I still agree with this point. I remember the power supply was external, really expensive (due to power and safety requirements) and really heavy. It’s entirely reasonable that people could source one locally. If you want to be kind, throw in a DC fuse to prevent people burning down their houses. Job done.

Having the printer arrived disassembled also means that the packaging requirements are significantly reduced, and further reduces the costs.

  1. Open source – At the very least, this project should be open sourced, especially if it doesn’t deliver. It’s entirely possible somebody can pick it up, modernize it and deliver it. There are still some really nice features that are interesting, especially to the open source community.

I still very much agree with this point. We can’t help unless you throw us something.

  1. More updates – Whatever happens, please just inform us. Good news, bad news, no news, it’s fine. Just touch base and let us know that you’re still thinking about the project. It’s not hard. Early on we got updates from Erik that also included his personal situation, such as a fire near his home. This helped people understand exactly his situation and work with him.

For the love of god, update more. The previous update was 8 months ago. Please communicate!

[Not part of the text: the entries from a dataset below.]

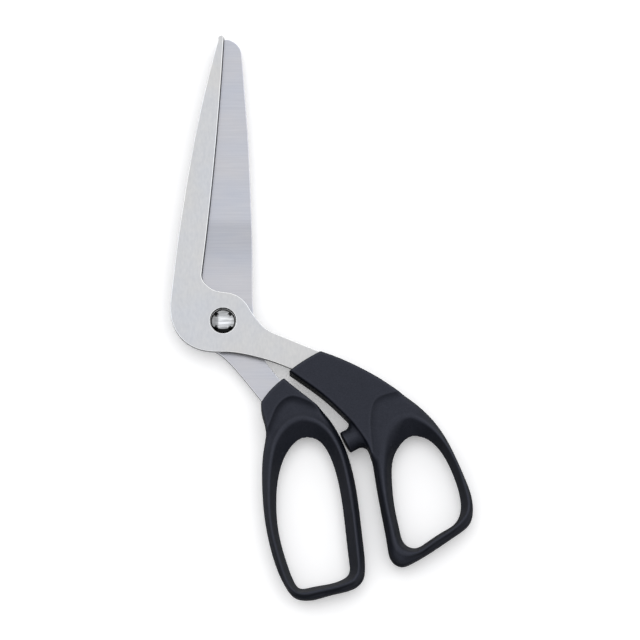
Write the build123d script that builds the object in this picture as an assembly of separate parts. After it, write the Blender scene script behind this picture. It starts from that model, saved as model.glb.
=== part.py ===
from build123d import *
import math
import os

# Bent-handle dressmaking shears with plain straight edges, lying closed on their side.
#
# All lengths are in millimetres. The origin is on the pivot's axis, on the plane that the
# shears lie on. +Y runs from the pivot to the tips, +X towards the handles' side, +Z up.
# The blades slide past each other at the shear plane, half-way up the handles.

# ---- heights, given from the shear plane ------------------------------------------------
HANDLE_THICK = 13.0                 # thickest part of the moulded handles
SHEAR_Z = HANDLE_THICK / 2          # height of the shear plane above the resting plane
BLADE_THICK = 3.0
BLADE_GAP = 0.4                     # between the two inner faces, filled by the washer
FRONT_LOW = BLADE_GAP / 2           # inner face of the front blade
FRONT_HIGH = FRONT_LOW + BLADE_THICK
BACK_HIGH = -BLADE_GAP / 2          # inner face of the back blade
BACK_LOW = BACK_HIGH - BLADE_THICK
NECK_Z = HANDLE_THICK / 2           # half thickness of the handle's flat neck
RIM_Z = 6.1                         # half thickness at the rim around each finger loop
FLANGE_Z = 4.9                      # half thickness of the flange outside the rim
MOUTH_Z = NECK_Z + 0.3              # where the flaring finger hole reaches its crest outline

# ---- edges ------------------------------------------------------------------------------
BEVEL_WIDTH = 0.45                  # ground bevel along each cutting edge, seen from above
BEVEL_DEPTH = 2.8
BEVEL_OVERRUN = 0.2                 # share by which the grinding cut passes the bevel's limits
FLANGE_ROUND = 1.4
NECK_ROUND = 0.9
RIM_WIDTH = 0.8                     # from the rim's crest out to the flange
LEVEL_SLACK = 0.01                  # how far from a level an edge still counts as on it

# ---- pivot ------------------------------------------------------------------------------
HEAD_POCKET_R = 5.8                 # counterbore in the front blade
HEAD_POCKET_FLOOR = 1.0
HEAD_R = 5.35
HEAD_LOW = 1.35
HEAD_RIM = 1.7
HEAD_TOP = 2.6
NOTCH_SIDE = 1.5                    # square spanner notches in the head's rim
NOTCH_FLOOR = 1.6
SHANK_R = 3.0
RUNNING_FIT = 0.05
BUSH_R = 4.0
BUSH_FLANGE_R = 5.5
BUSH_FLANGE_HIGH = 1.3
WASHER_R = 9.0
SPRING_WASHER_R = 6.0
SPRING_WASHER_THICK = 0.6
NUT_FLATS = 11.0
NUT_CORNER_SPHERE_R = 7.3           # rounds off the nut's corners at both ends
NUT_LOW = -SHEAR_Z
THREAD_END = -5.6                   # the closed end of the nut covers the screw's end

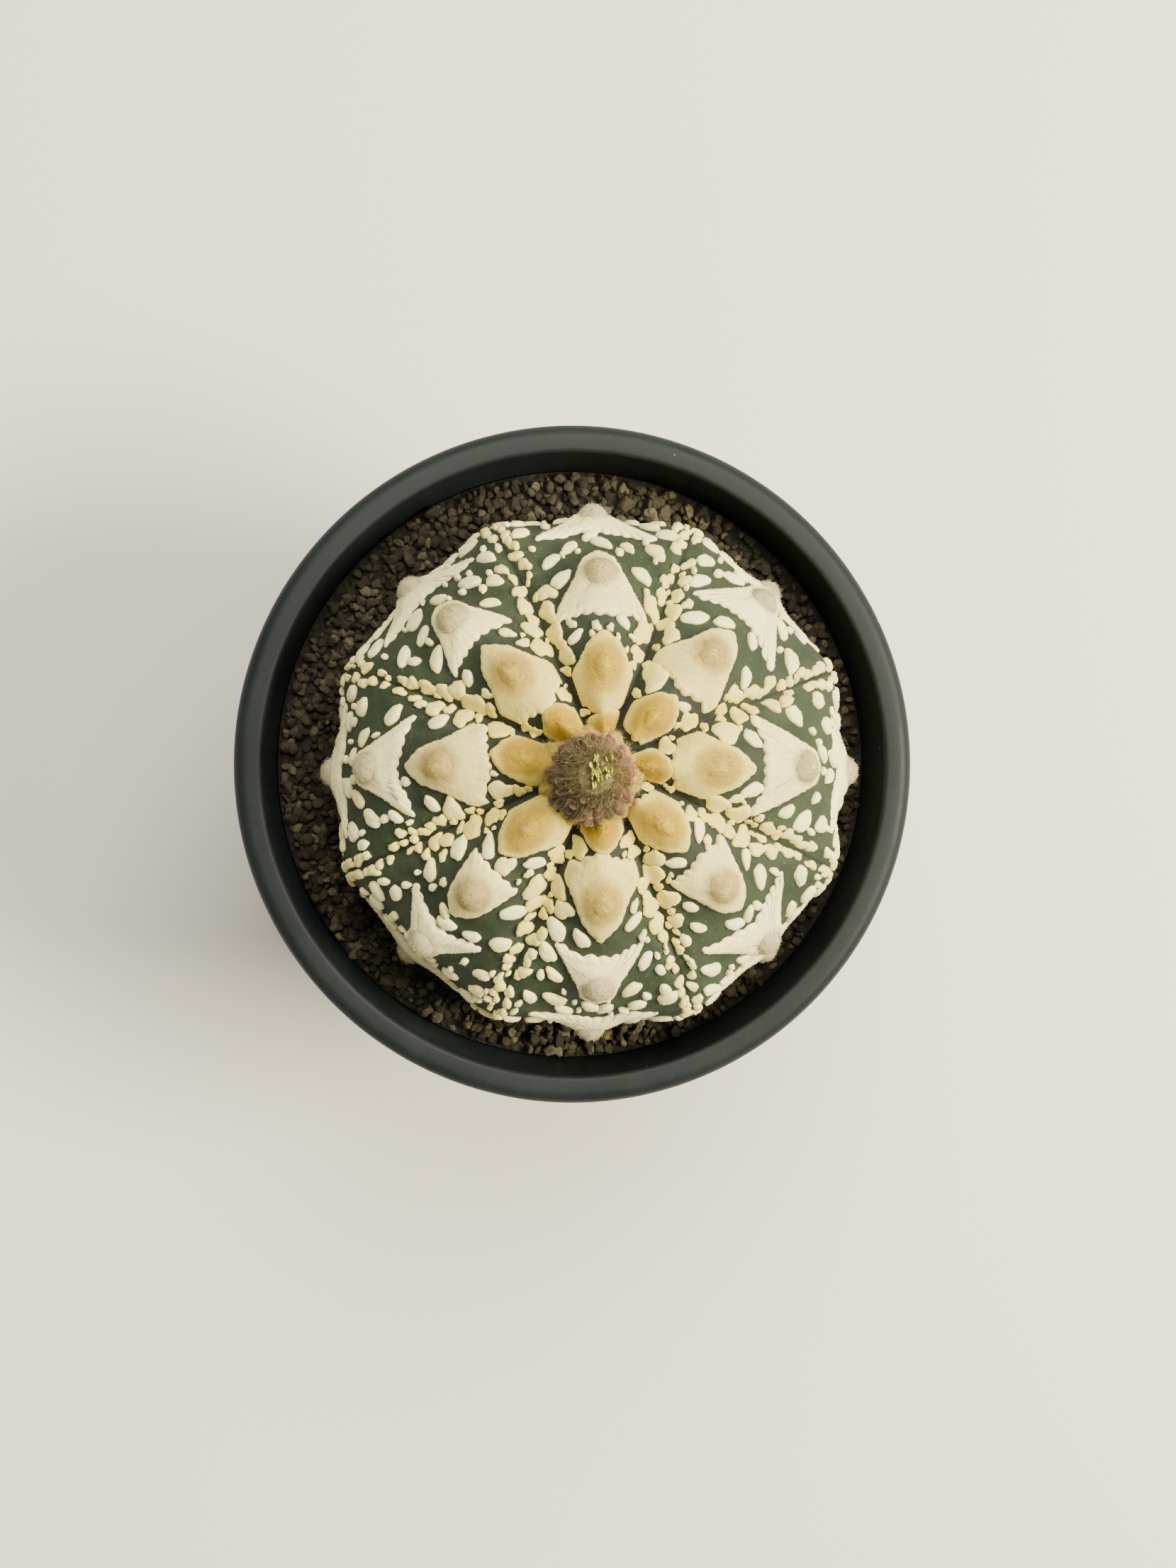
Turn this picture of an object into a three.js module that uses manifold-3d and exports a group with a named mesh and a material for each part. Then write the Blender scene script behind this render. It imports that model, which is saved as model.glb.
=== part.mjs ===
// A star cactus with eight ribs, white felt marks and a flower bud, growing in gritty soil in a
// round plastic pot. Millimetres, +Z up, origin at the centre of the pot's foot.
import * as THREE from "three";
import { mergeVertices } from "three/addons/utils/BufferGeometryUtils.js";
import Module from "manifold-3d";

const wasm = await Module();
wasm.setup();

// Pot
const POT_HEIGHT = 88;
const RIM_RADIUS = 55;
const RIM_WIDTH = 4.6;
const RIM_LIP = 2.2;
const RIM_EDGE = 0.8;
const COLLAR_HEIGHT = 12;
const COLLAR_THICKNESS = 1.7;
const COLLAR_TAPER = 0.6;
const WALL = 1.6;
const BASE_RADIUS = 40;
const FLOOR_LIFT = 3;
const FLOOR_TOP = FLOOR_LIFT + 2;
const FOOT_WIDTH = 3;
const MOUTH_RADIUS = RIM_RADIUS - RIM_WIDTH;
const POT_SIDES = 64;
const DRAIN_RADIUS = 4.5;
const DRAIN_CIRCLE = 22;
const DRAIN_COUNT = 6;
const DRAIN_SIDES = 16;

// Soil
const SOIL_DEPTH = 11;
const SOIL_LEVEL = POT_HEIGHT - SOIL_DEPTH;
const SOIL_RING_STEP = 2.2;
const SOIL_RING_COUNT = 8;
const GRIT_RELIEF = 0.7;
const GRIT_PITCH = 4;
const CLEARANCE = 0.35;

// Cactus body
const RIBS = 8;
const BODY_RADIUS = 39.1;
const CROWN_HEIGHT = 27;
const KEEL_DEPTH = 24.3;
const GIRTH_LEVEL = SOIL_LEVEL + 14;
const ROUNDNESS = 2.2;
const DIMPLE_DEPTH = 3.2;
const DIMPLE_RADIUS = 7;
const BODY_CENTRE = new THREE.Vector2(2.1, -1.3);
const CROWN_LEAN = new THREE.Vector2(0.5, 1.4);
const RIB_SWELL = 0.9;
const RIB_CORNER = 3.3;
const FURROW_DEPTH_TOP = 1.4;
const FURROW_DEPTH_SIDE = 0.6;
const FURROW_WIDTH = 1.4;
const FELT_REACH = 0.84;
const TUBERCLE_HEIGHT = 1.7;
const TUBERCLE_RADIUS = 4.6;
const TAPROOT_RADIUS = 7;
const TAPROOT_TIP = 38;
const FIRST_ROW = 3.4;
const ROW_STEP = 4;

// Each rib's areoles from the crown down, as the distance along the skin, how far the inner arms of
// the areole's felt patch reach, and how many degrees it stands off the rib's crest. Ribs run
// anticlockwise from +X.
const AREOLES = [
  [[7.5, 1.05, -5], [17.2, 1.12, -1.5], [32, 1.15, 0], [49.5, 1, 0], [62.5, 1, 0]],
  [[10.6, 1, -2.5], [23.2, 1.1, 0], [39, 1.05, 0], [55, 1, 0]],
  [[5.6, 1, -7], [14.6, 1.25, -1], [29.5, 1.1, 0], [46.5, 1, 0], [60.5, 1, 0]],
  [[8.6, 1, 0], [18.8, 1.08, 0], [32.2, 0.9, 0], [48, 1, 0], [61, 1, 0]],
  [[12, 1, -5.5], [24, 1.12, 0], [37.2, 1, 0], [53, 1, 0]],
  [[14.6, 1.1, -4.5], [27.2, 0.75, 0], [41.5, 0.85, 0], [57, 1, 0]],
  [[9.6, 1, 0], [20.4, 1.05, 0], [35, 0.92, 0], [51.5, 1, 0], [63, 1, 0]],
  [[12.8, 1.05, 0], [25.8, 0.9, 0], [41.5, 1, 0], [57, 1, 0]],
];

// Half outlines of an areole's felt patch, from its outer tip round to the middle of its inner
// edge: a kite near the crown, a triangle further out, and a chevron with long arms at the girth.
const PATCH_STAGES = [
  { at: 8, half: [[0, 3.4], [1.6, 2.6], [2.8, 0.6], [2.9, -1.2], [2.5, -2.8], [1.4, -3.4], [0, -3.6]] },
  { at: 13, half: [[0, 5.4], [2.3, 3.6], [3.8, 0.6], [4.5, -1.8], [4.4, -3.6], [2.6, -4.2], [0, -4.8]] },
  { at: 19, half: [[0, 7], [2.7, 3.9], [4, 0.2], [5.6, -3], [6, -5], [3.3, -5.2], [0, -6.8]] },
  { at: 26, half: [[0, 6.2], [2.4, 4], [3.6, 0.2], [5.3, -3.6], [6, -5.8], [3.3, -5.4], [0, -6.4]] },
  { at: 33, half: [[0, 5], [2.3, 3.2], [3.3, -0.2], [5.6, -4.7], [6.8, -7.2], [3.3, -5.7], [0, -5.5]] },
  { at: 41, half: [[0, 4.3], [2.4, 2.6], [3.3, -0.7], [6.7, -6], [8.1, -8.3], [3.4, -5.9], [0, -4.9]] },
  { at: 58, half: [[0, 3.6], [2.4, 2.3], [3.4, -0.8], [8, -4.9], [9.8, -6.8], [4, -5], [0, -3.8]] },
];
const FELT_EDGE = 0.6;
const FELT_ROOT = -1.6;
const FELT_MIDDLE = 0.8;
const WOOL_RADIUS_YOUNG = 2.9;
const WOOL_RADIUS_OLD = 2.3;
const WOOL_HEIGHT_YOUNG = 1.4;
const WOOL_HEIGHT_OLD = 2;

// Felt flecks
const FLECK_START = 13;
const FLECK_END = 62;
const FLECK_TRIES = 260;
const FLECKS_MODELLED = 4;
const FLECK_LENGTH = 4.2;
const FLECK_WIDTH = 2.4;
const FLECK_HEIGHT = 0.9;
const FLECK_SIDES = 6;
const FLECK_GAP = 0.9;
const FLECK_SPACING = 4.4;
const FLECK_SLANT = 0.7;
const FURROW_MARGIN = 1.9;

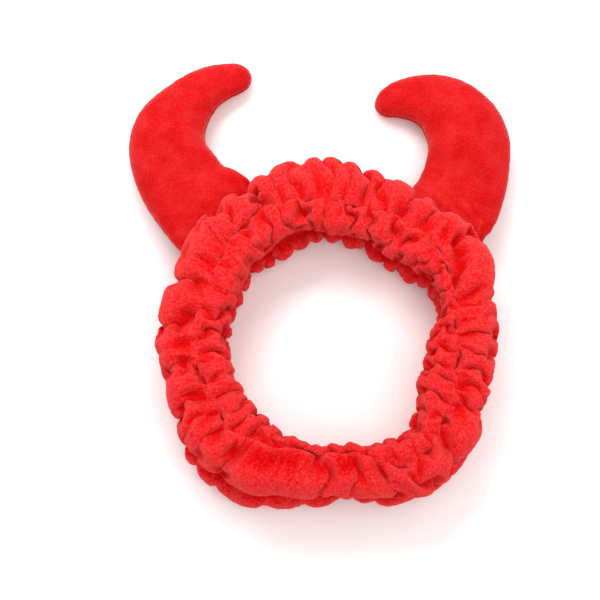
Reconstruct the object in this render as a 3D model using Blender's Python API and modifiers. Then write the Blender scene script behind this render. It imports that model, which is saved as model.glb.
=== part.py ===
"""Plush devil horns headband, lying flat as it rests on a table.

Metres, +Z up. The ring of the band lies in the XY plane, and +Y runs through the top of the band, between the
two horns. The band is a tube of fleece gathered on a hidden elastic strip: an outer layer and an inner layer meet
in a pinched seam along the upper and the lower edge of the elastic. Each layer swells into two rows of puffs with
a waist between them, and the stuffed horns are sewn into the outer layer's waist.
"""

import math
from collections import namedtuple

import bmesh
import bpy
from mathutils import Vector

# Driving sizes of the band
SEAM_RADIUS = 0.0617
BAND_HEIGHT = 0.0420
OUTER_REACH = 0.0183
INNER_REACH = 0.0155
FLEECE_WALL = 0.0024
FOLD_DEPTH = 0.0034
REST_PRESS = 0.0016
CLEARANCE = 0.0004

# Driving sizes of the elastic strip inside the band
ELASTIC_THICKNESS = 0.0015
ELASTIC_TUCK = 0.75
ELASTIC_STEPS = 60

# Driving sizes of the horns
HORN_LENGTH = 0.0998
HORN_HALF_WIDTH = 0.0206
HORN_HALF_THICKNESS = 0.0125
HORN_SEAM_GAP = 0.0014
HORN_ANGLE = 45.0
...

  1. Reach out – The backers are not your normal consumers, some of these people are literally industry experts. Lean on them, they want to see this delivered too. The sooner you so this, the sooner people can even help patch and improve your designs. It should remove stress if done properly, for example, send a prototype to somebody in the US to help you update the very lacking wiki. They could even do some videos of the printing process for you, something you’ve not been very good at providing lately.

Again, open source the project and let us help. Whatever state it’s in, let’s at least get some value out of it.